April 10, 2019 marks the 56th anniversary of one of the most tragic moments in US Submaine Service history, the follow is more of an excerpt from first narrative (still working on it!) my new series 594 Tough

On 10 April, 1963, the USS Thresher SSN-593, accompanied by the submarine rescue ship USS Skylark ASR-20, was nearly 200 nautical miles east of Cape Cod conducting post overhaul trials. Aboard were 129 men, which included “riders” from the Portsmouth Naval Yard (PNY), along to oversee, adjust, or fix any of the newly installed or refurbished equipment. A lot was riding on Thresher’s performance that morning including the direction of the nuclear submarine fleet. Thresher was the first of a whole new breed nuclear submarine known as a “hunter/killer, fast attack.” While the USS Nautilus (SSN-571) ushered in nuclear propulsion aboard submarines, and the four-boat Skate class (SSN-578) had proven nuclear propulsion a viability for repeatable production, then the six Skipjacks (SSN-585) advanced speed and performance with a more efficient hull design, Thresher leaped submarine technology beyond these past achievements to a whole new paradigm. Thresher was born out of a 1956 Cold War study (Project Nobska, or Nobska Committee, or Nobska Study) developed by the leading scientist, engineers, and naval officers of the time, who analyzed and compiled criteria on the expected threats facing submarines in the coming decades, and put forth recommendations as to best counter them. Among the several recommendations, that became part of Thresher, was:

(1) A layout optimized for the newest sonar systems, specifically configured for hunting other submarines.

(2) A robustness and versatility for handling a mix of the latest weapons, as well as adaptability for future weapons still in conceptual stages.

(3) A hull profile optimized for performance and speed, which became an elongated adaptation of the new “teardrop” shape with single propellor, first successfully employed in the experimental Albacore (AGSS-569), then utilized in production with the diesel/electric Barbel class (SS-580) and the nuclear powered Skipjacks. This gave Thresher unprecedented maneuverability and speeds, unofficially listed as 29 to 30 knots, which was comparable to those achieved by the fastest boats, the Skipjacks (unofficially listed as 32 to 33 knots).

(4) The hull was to be constructed of the strongest materials then available, so a new grade of low carbon/high yield steel, known as HY-80 (per MIL-S-16216K Yield Strength: 80 ksi/Ultimate Tensile Strength: approximately 130-145 ksi [when specified]) was employed. This new grade gave the Thresher an unprecedented operational depth of 1,300 feet, at a time when the average diving depth for new construction was rated at 750 to 800 feet.
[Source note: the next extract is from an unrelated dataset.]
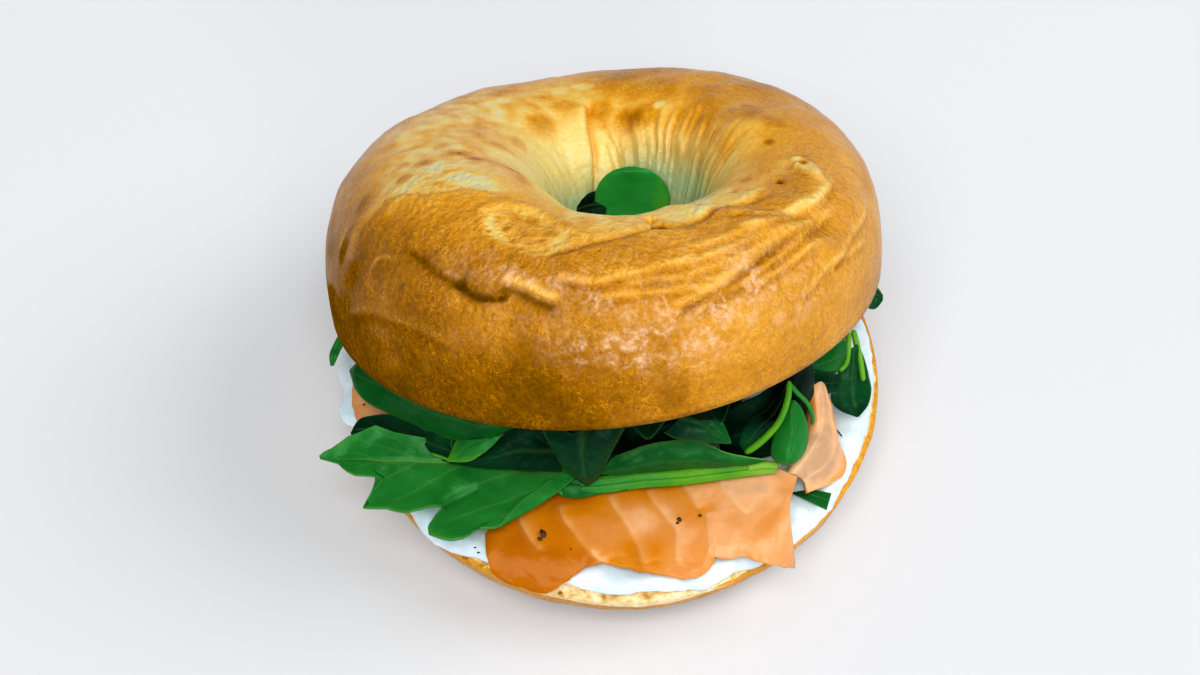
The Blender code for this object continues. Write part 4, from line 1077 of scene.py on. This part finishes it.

(5) But the greatest effect of the study, and Thresher’s most enduring feature, was the level of detail placed on stealth and silencing; simply put noise is the enemy of the submariner. Noise not only gives away a submarine’s position, it also robs a boat of clear sonar reception when stalking an enemy. In the Thresher, all major propulsion machinery (reduction gearing, pumps, compressors, turbines, etc.) was isolated from the hull on a large shock absorbing platform, known as a “raft.” She received a specially configured seven-bladed propeller to reduce the effects of cavitation and disturbance when cutting through her own flow stream. Decks and bulkheads, where applicable, were fitted with sound absorbing materials. Even bolt joints, were fitted with rubber washers.

The results incorporated, made Thresher the most advanced and lethal submarine ever constructed to that time. Yet for all her technical innovations, her first year-and-a-half in commission had not been as successful as the Navy had hoped. She had been plagued with several major issues, and started to gain a reputation as an unlucky boat. And, with the addition three sister boats already in commission (Permit, Plunger, and Barb), plus more building, the Navy was placing a lot in the just-completed overhaul at PNY. So, at around 0630 local time Thresher began her decent for deep submergence testing. She maintained communications with Skylark via an underwater telephone system known as ”Gertrude.” Thresher would descend in 100-foot increments, stop, and check critical systems for integrity before continuing deeper. As Thresher neared her test depth, Skylark began to receive garbled responses, but enough got through to indicate the submarine was in trouble and unable to return to the surface, despite an attempt at an emergency-blow of her main ballast tanks. Soon there was only silence on Gertrude, and with no further responses from Thresher, the crew on Skylark knew the submarine was lost with all hands.